Jiangyou, a small city located in the northwestern part of the Sichuan basin, covers 2,716 square kilometers, with a population of 877,600 people. It’s 160 kilometers from Chengdu. In my brief stay in Jiangyou, what I saw and heard reminded me of my own home, Panjin City in Liaoning. Whether it’s the scale of the city or the landscape or people’s attitudes, these two cities are similar. In modern China, no one can shut themselves in an ivory tower, there is nowhere that’s a haven of peace. If, in life, you wish to get far away from this haze, aside from action, aside from seriously and earnestly fighting for change, creation, and construction, there’s no other way.

*法氓, I was unable to find a reliable definition for this term and I’m not familiar with it, so I’m guessing.

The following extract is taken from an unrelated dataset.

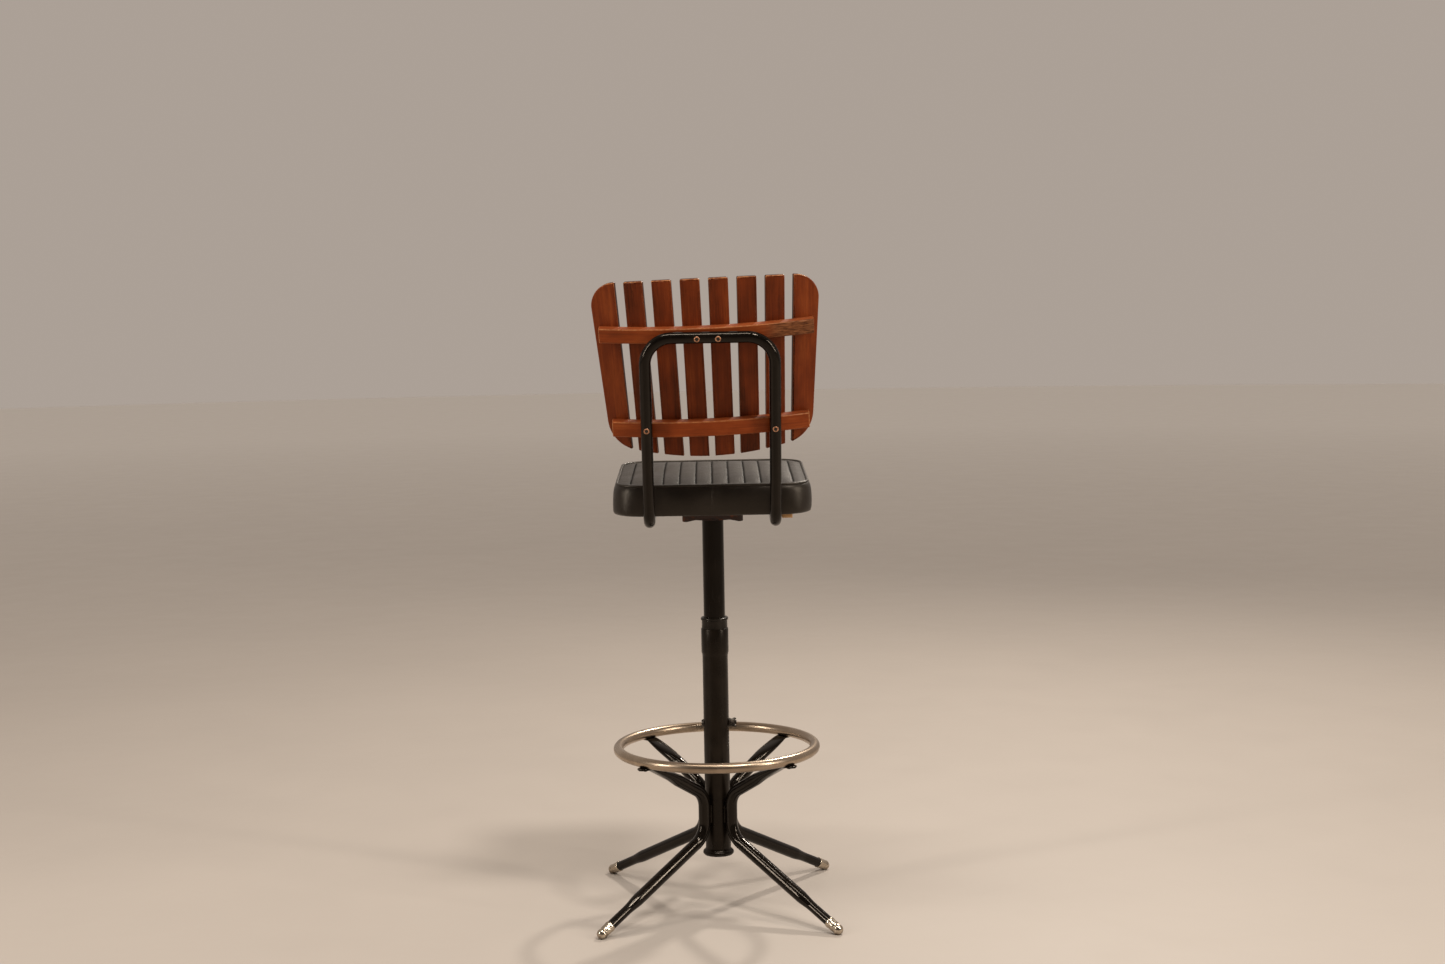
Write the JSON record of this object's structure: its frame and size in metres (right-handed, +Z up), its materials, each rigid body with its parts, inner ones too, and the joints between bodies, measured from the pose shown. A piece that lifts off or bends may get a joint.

**The original is 会武术, which literally means “can do martial arts”, but a literal translation in English makes it somewhat confusing so I’ve rendered his usages of this metaphor more loosely on the assumption that his meaning is “to have the ability to back up their desires with action and enforce them”
***The name of the town, 太平, means peace.

Who’s really to blame here, and is Ai Weiwei really right in letting some of the underlings who harassed him off the hook?